With growing numbers of physicians practicing, experts say, competition will increase. Salaries may even drop, particularly for the high-priced specialities. "What will happen to doctors' salaries?" asks Dr. Milton Terris, president of the National Health Association for Public Health Policy and editor of the Journal of Public Health Policy. "I think that there will be a lot more equality among physicians, so that family practice doctors and pediatricians will do better and surgical specialities will not do as well."

Doctors are also likely to be working for large conglomerates, which will control all facets of health care, from medical clinics and teaching hospitals to nursing homes. Evidence for this trend comes from the move of major hospital chains such as Humana and Hospital Corp. of American into the medical clinic business, experts say.

Some teaching hospitals are also branching out to become health care conglomerates, reports Jay Toole, a partner and specialist in the health care industry for Arthur Andersen. First among the entrants is the Mayo Clinic of Rochester, Minn., which is now setting up satellite clinics in Florida. "This is the beginning of a trend," Toole says. "These major organizations are going nationwide over a period of time."

The idea behind these "health conglomerates" is to control the whole health care delivery system. "If you get a fixed price for treating a patient, and you can't control the physician piece or the hospital piece of the pie, you are running a financial risk," Toole says. "You're going to see combination of delivery systems in the country getting into this."

"This will give us a nationalized, privately held health care system in which medical decisions are made in the boardroom based on the profit line, not on patients," predicts Cook County Hospital's Orris. "This country is trying a novel experiment that no other country has tried. We're trying to organize a national health service under private services and direct it toward profits."

The switch toward being an employe rather than the boss will probably result in some scheduling changes for physician and patient. "Some people call it the 7-Eleven approach," says Dr.
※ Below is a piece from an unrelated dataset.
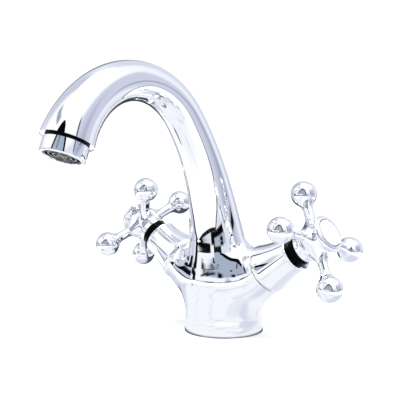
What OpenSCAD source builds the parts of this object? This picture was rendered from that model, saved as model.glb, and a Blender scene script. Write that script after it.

Beverly C. Morgan, chair of the department of pediatrics at the University of California Medical School at Irvine and a member of the American Academy of Pediatrics Committee on Manpower. "You're in and you're out. You work set hours and go home and forget about it. Doctors in the future will be working fewer hours."

Better technology and greater competition will all translate to more free time for physicians, writes Kaiser Family Foundation's Tarlov in an upcoming issue of the journal Health Affairs. In turn, that shift should benefit consumers, he says, since doctors will have more time for their patients. They will also have additional time for continuing medical education, for teaching and for caring for the poor.

Patients also may play a more active role in their own treatment. A 1984 report by Arthur Andersen for the American College of Hospital Administrators projects that by 1990, some 36 percent of patients will "usually obtain second physician opinions regarding surgery or major therapeutic treatment," compared with just 25 percent in 1984.

In addition, the report suggests that in 1990:

More than 70 percent of patients will at least occasionally select the hospital they go to, while 8 percent of patients will "usually" select the hospital. By comparison, only 11 percent of patients "occasionally" selected the hospital they were admitted to in 1984.

About eight of every 10 patients will occasionally reject their physician's advice for diagnostic testing, compared with just 9 percent in 1984.

About 17 percent of patients will usually select their doctor based on where he or she has admitting privileges to hospitals, and 74 percent will occasionally select the doctor on that basis. In 1984, only 11 percent of patients usually chose a doctor based on admitting privileges, while 66 percent occasionally did.